▶ RECORDED INFORMATION
****

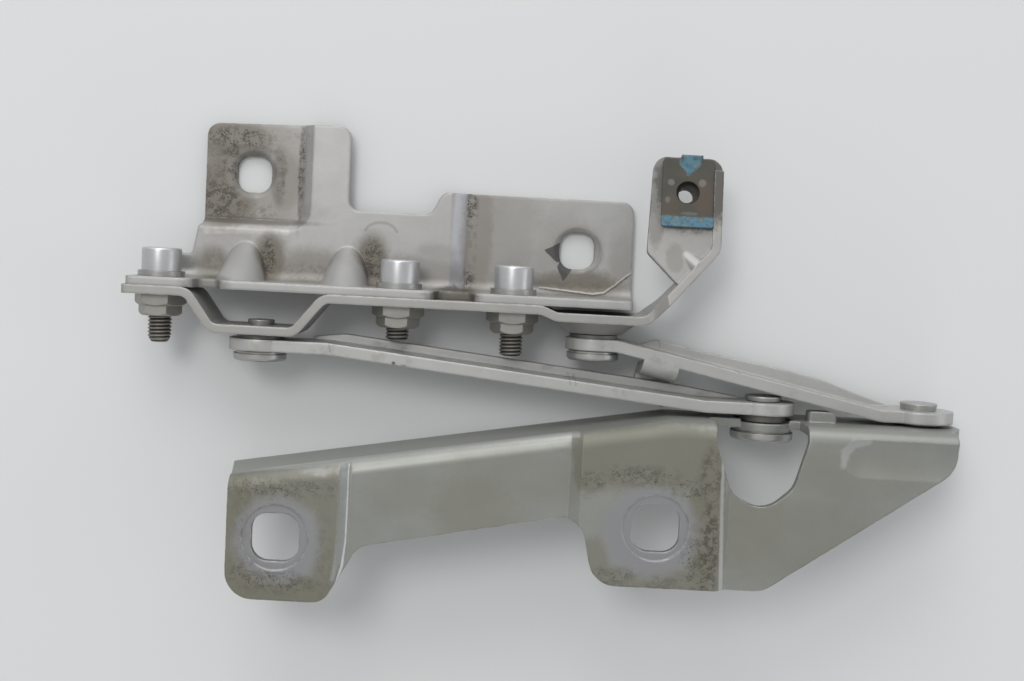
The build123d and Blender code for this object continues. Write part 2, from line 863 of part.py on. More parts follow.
def flange_plan(right_x):
    """Plan of the zone that holds the bonnet bracket's flange and its bend."""
    depth = bonnet_sheet + bonnet_bend
    left_x = bonnet_left_x - bonnet_end_margin
    left_y = bonnet_left_y - bonnet_slope * bonnet_end_margin
    return rounded_outline([
        (left_x, left_y + overshoot, 0),
        (left_x, left_y - depth, 0),
        (bonnet_kink_x, bonnet_face_y - depth, 0),
        (right_x, bonnet_face_y - depth, 0),
        (right_x, bonnet_face_y + overshoot, 0),
        (bonnet_kink_x, bonnet_face_y + overshoot, 0),
    ])


def stop_lug():
    """Short lug on the bonnet bracket's flange, rounded at its rear corner."""
    right_x = lug_left_x + lug_width
    root_y = bonnet_face_y - bonnet_sheet / 2
    side = rounded_outline([
        (lug_left_x, lug_low_z, lug_edge),
        (right_x, lug_low_z, lug_edge),
        (right_x, lug_low_z + lug_height, lug_edge),
        (lug_left_x, lug_low_z + lug_height, lug_edge),
    ])
    plan = rounded_outline([
        (lug_left_x, root_y, 0),
        (lug_left_x, bonnet_face_y + lug_reach, lug_edge),
        (right_x, bonnet_face_y + lug_reach, lug_round),
        (right_x, root_y, 0),
    ])
    lug = rise_y(side, bonnet_face_y + lug_reach, root_y)
    return lug & rise_z(plan, lug_low_z, lug_low_z + lug_height)


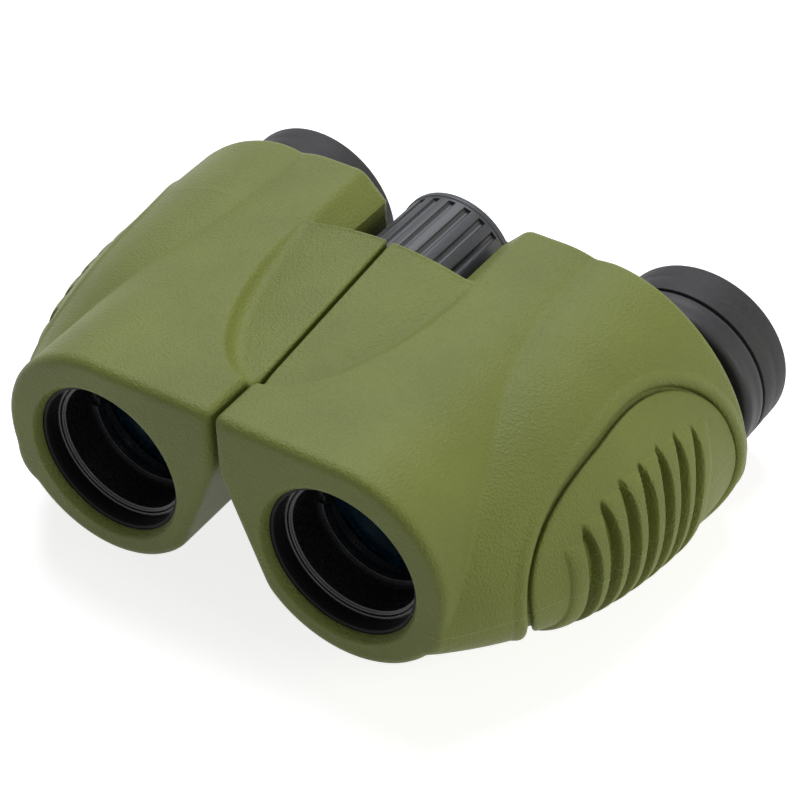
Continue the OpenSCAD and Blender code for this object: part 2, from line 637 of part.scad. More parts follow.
armour(-1);  // armour_left
armour(1);  // armour_right
housing(-1);  // housing_left
housing(1);  // housing_right
grip_panel(-1);  // grip_panel_left
grip_panel(1);  // grip_panel_right
rear_cover(-1);  // rear_cover_left
rear_cover(1);  // rear_cover_right
objective_tube(-1);  // objective_tube_left
objective_tube(1);  // objective_tube_right
front_ring(-1);  // front_ring_left
front_ring(1);  // front_ring_right
lens_ring(-1);  // lens_ring_left
lens_ring(1);  // lens_ring_right
crown_lens(-1);  // crown_lens_left
crown_lens(1);  // crown_lens_right
flint_lens(-1);  // flint_lens_left
flint_lens(1);  // flint_lens_right
prism_shelf(-1);  // prism_shelf_left
prism_shelf(1);  // prism_shelf_right
entry_prism(-1);  // entry_prism_left
entry_prism(1);  // entry_prism_right
exit_prism(-1);  // exit_prism_left
exit_prism(1);  // exit_prism_right
prism_clips(-1);  // prism_clips_left
prism_clips(1);  // prism_clips_right
bridge_arm(-1);  // bridge_arm_left
bridge_arm(1);  // bridge_arm_right
eyepiece_tube(-1);  // eyepiece_tube_left
eyepiece_tube(1);  // eyepiece_tube_right
field_stop(-1);  // field_stop_left
field_stop(1);  // field_stop_right
field_lens(-1);  // field_lens_left
field_lens(1);  // field_lens_right
eye_lens(-1);  // eye_lens_left
eye_lens(1);  // eye_lens_right
ocular_cell(-1);  // ocular_cell_left
ocular_cell(1);  // ocular_cell_right
trim_ring_left();
diopter_ring_right();
eyecup(-1);  // eyecup_left
eyecup(1);  // eyecup_right
hinge_axle();
hinge_screw();
hinge_washers();
axle_nut();
wheel_retainer();
focus_wheel();
focus_nut();
focus_rod();
bridge_cap();
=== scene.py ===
# %% [markdown]
# # A compact folding binocular
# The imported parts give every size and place. This file dresses them: the rubber armour, the grip inlays,
# the eyecups and the collar rings are drawn anew, the focus wheel, the bridge and the black rings get
# rounded edges, and every surface gets its own material. The scene is in metres. Most numbers below are
# millimetres, and MM turns them into metres.

# %% Load the frame
import json
import math

import bpy
import numpy as np
from mathutils import Matrix, Vector

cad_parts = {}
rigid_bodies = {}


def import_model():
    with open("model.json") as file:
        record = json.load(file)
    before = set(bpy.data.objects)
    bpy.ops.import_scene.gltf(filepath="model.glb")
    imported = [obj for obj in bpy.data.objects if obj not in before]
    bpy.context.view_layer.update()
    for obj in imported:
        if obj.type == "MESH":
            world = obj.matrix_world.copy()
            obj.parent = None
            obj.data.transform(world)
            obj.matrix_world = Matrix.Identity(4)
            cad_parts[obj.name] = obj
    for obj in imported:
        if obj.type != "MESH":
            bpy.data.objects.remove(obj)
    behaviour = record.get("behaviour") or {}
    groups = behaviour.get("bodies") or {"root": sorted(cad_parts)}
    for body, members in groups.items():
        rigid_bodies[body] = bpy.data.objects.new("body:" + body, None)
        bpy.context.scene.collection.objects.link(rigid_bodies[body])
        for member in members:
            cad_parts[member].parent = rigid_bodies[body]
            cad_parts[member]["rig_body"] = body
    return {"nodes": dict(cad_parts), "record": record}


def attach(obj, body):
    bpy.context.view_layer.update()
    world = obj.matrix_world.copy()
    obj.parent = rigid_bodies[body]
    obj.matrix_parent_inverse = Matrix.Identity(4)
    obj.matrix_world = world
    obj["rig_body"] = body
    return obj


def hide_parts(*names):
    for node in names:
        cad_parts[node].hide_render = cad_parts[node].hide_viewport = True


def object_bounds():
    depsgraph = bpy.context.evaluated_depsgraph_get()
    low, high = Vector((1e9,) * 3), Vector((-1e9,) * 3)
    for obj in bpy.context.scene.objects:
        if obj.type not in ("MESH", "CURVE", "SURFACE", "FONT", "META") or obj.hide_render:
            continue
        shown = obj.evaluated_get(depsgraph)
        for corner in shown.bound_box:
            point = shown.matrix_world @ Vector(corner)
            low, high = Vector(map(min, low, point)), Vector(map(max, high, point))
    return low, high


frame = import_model()
cad_low, cad_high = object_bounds()
bpy.ops.object.select_all(action="DESELECT")
MM = 0.001
SIDES = {"left": -1, "right": 1}
print("nodes", len(frame["nodes"]), "box mm", [round((b - a) / MM, 1) for a, b in zip(cad_low, cad_high)])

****

▶ EXERCISE DETAILS
Verbatim output is expected for the lines from the start of the data to the line in which "return lug &" appears, both included.

▶ RIGHT ANSWER
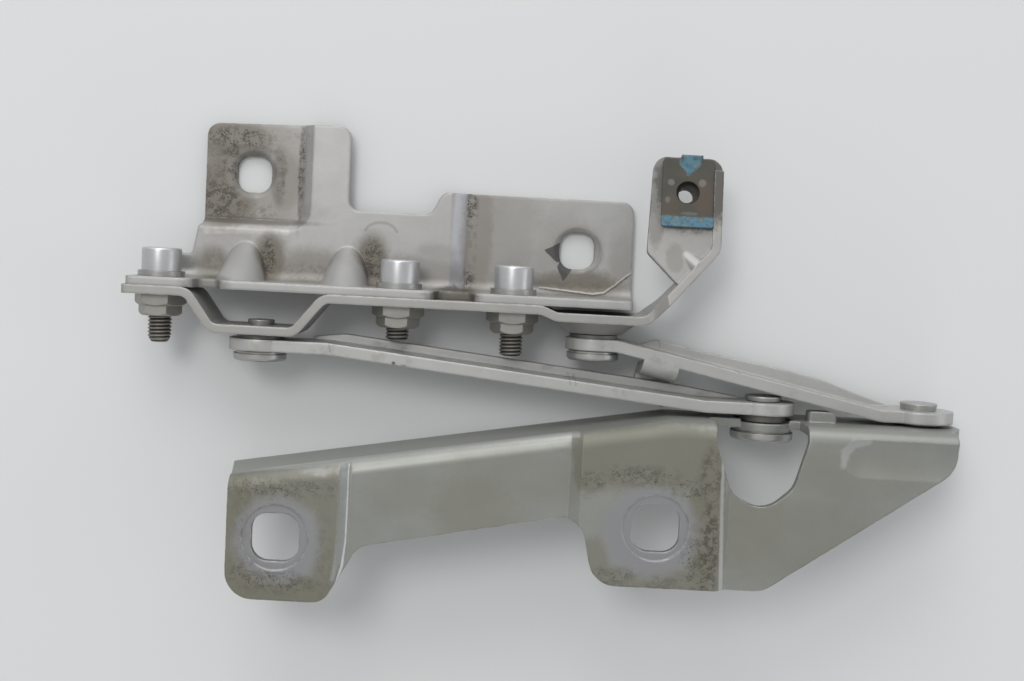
The build123d and Blender code for this object continues. Write part 2, from line 863 of part.py on. More parts follow.
def flange_plan(right_x):
    """Plan of the zone that holds the bonnet bracket's flange and its bend."""
    depth = bonnet_sheet + bonnet_bend
    left_x = bonnet_left_x - bonnet_end_margin
    left_y = bonnet_left_y - bonnet_slope * bonnet_end_margin
    return rounded_outline([
        (left_x, left_y + overshoot, 0),
        (left_x, left_y - depth, 0),
        (bonnet_kink_x, bonnet_face_y - depth, 0),
        (right_x, bonnet_face_y - depth, 0),
        (right_x, bonnet_face_y + overshoot, 0),
        (bonnet_kink_x, bonnet_face_y + overshoot, 0),
    ])


def stop_lug():
    """Short lug on the bonnet bracket's flange, rounded at its rear corner."""
    right_x = lug_left_x + lug_width
    root_y = bonnet_face_y - bonnet_sheet / 2
    side = rounded_outline([
        (lug_left_x, lug_low_z, lug_edge),
        (right_x, lug_low_z, lug_edge),
        (right_x, lug_low_z + lug_height, lug_edge),
        (lug_left_x, lug_low_z + lug_height, lug_edge),
    ])
    plan = rounded_outline([
        (lug_left_x, root_y, 0),
        (lug_left_x, bonnet_face_y + lug_reach, lug_edge),
        (right_x, bonnet_face_y + lug_reach, lug_round),
        (right_x, root_y, 0),
    ])
    lug = rise_y(side, bonnet_face_y + lug_reach, root_y)
    return lug & rise_z(plan, lug_low_z, lug_low_z + lug_height)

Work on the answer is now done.